START

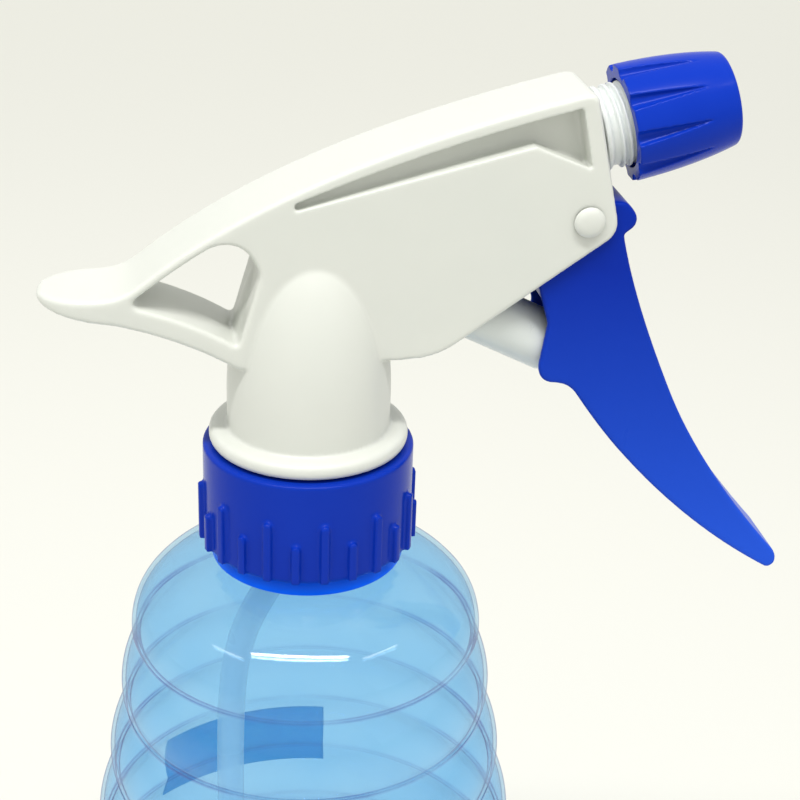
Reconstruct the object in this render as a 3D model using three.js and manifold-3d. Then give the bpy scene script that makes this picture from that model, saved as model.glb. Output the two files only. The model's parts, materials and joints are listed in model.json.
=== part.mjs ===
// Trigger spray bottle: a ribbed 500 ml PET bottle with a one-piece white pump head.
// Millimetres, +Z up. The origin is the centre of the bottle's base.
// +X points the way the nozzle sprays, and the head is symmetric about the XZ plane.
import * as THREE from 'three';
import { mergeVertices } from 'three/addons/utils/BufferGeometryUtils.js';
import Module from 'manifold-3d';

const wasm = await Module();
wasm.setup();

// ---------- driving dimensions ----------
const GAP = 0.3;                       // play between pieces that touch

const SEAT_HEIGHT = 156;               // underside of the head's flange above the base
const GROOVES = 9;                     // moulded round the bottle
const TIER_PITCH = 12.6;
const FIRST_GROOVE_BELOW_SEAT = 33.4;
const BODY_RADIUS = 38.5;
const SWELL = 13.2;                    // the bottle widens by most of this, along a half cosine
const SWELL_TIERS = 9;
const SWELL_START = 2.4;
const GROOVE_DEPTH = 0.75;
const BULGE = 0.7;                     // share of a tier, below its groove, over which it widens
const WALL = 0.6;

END

WHAT IS ASKED
Reproduce the material above exactly; please quote every line of it.

THE RESULT
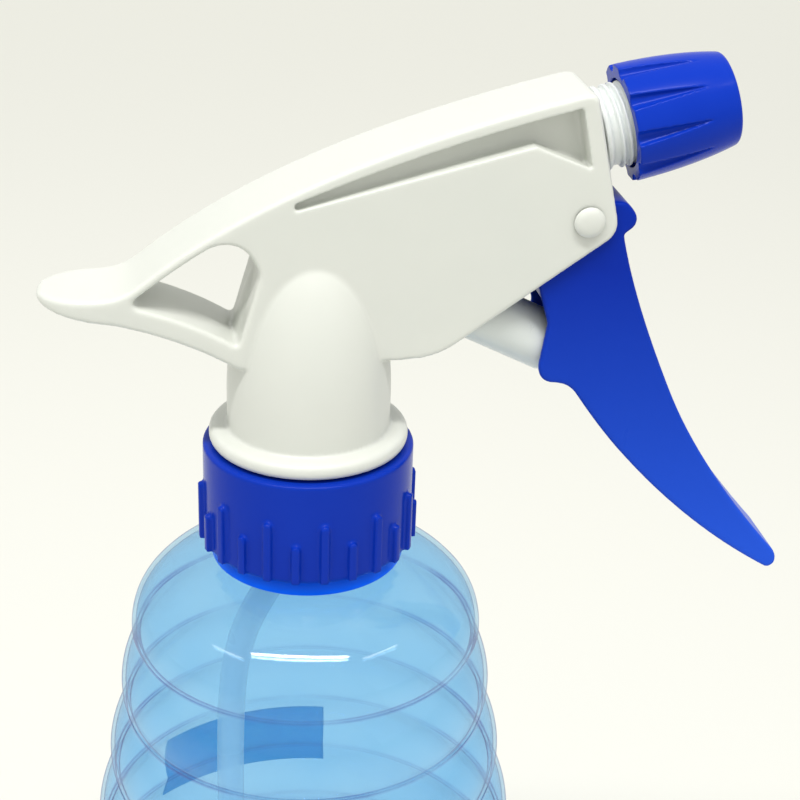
Reconstruct the object in this render as a 3D model using three.js and manifold-3d. Then give the bpy scene script that makes this picture from that model, saved as model.glb. Output the two files only. The model's parts, materials and joints are listed in model.json.
=== part.mjs ===
// Trigger spray bottle: a ribbed 500 ml PET bottle with a one-piece white pump head.
// Millimetres, +Z up. The origin is the centre of the bottle's base.
// +X points the way the nozzle sprays, and the head is symmetric about the XZ plane.
import * as THREE from 'three';
import { mergeVertices } from 'three/addons/utils/BufferGeometryUtils.js';
import Module from 'manifold-3d';

const wasm = await Module();
wasm.setup();

// ---------- driving dimensions ----------
const GAP = 0.3;                       // play between pieces that touch

const SEAT_HEIGHT = 156;               // underside of the head's flange above the base
const GROOVES = 9;                     // moulded round the bottle
const TIER_PITCH = 12.6;
const FIRST_GROOVE_BELOW_SEAT = 33.4;
const BODY_RADIUS = 38.5;
const SWELL = 13.2;                    // the bottle widens by most of this, along a half cosine
const SWELL_TIERS = 9;
const SWELL_START = 2.4;
const GROOVE_DEPTH = 0.75;
const BULGE = 0.7;                     // share of a tier, below its groove, over which it widens
const WALL = 0.6;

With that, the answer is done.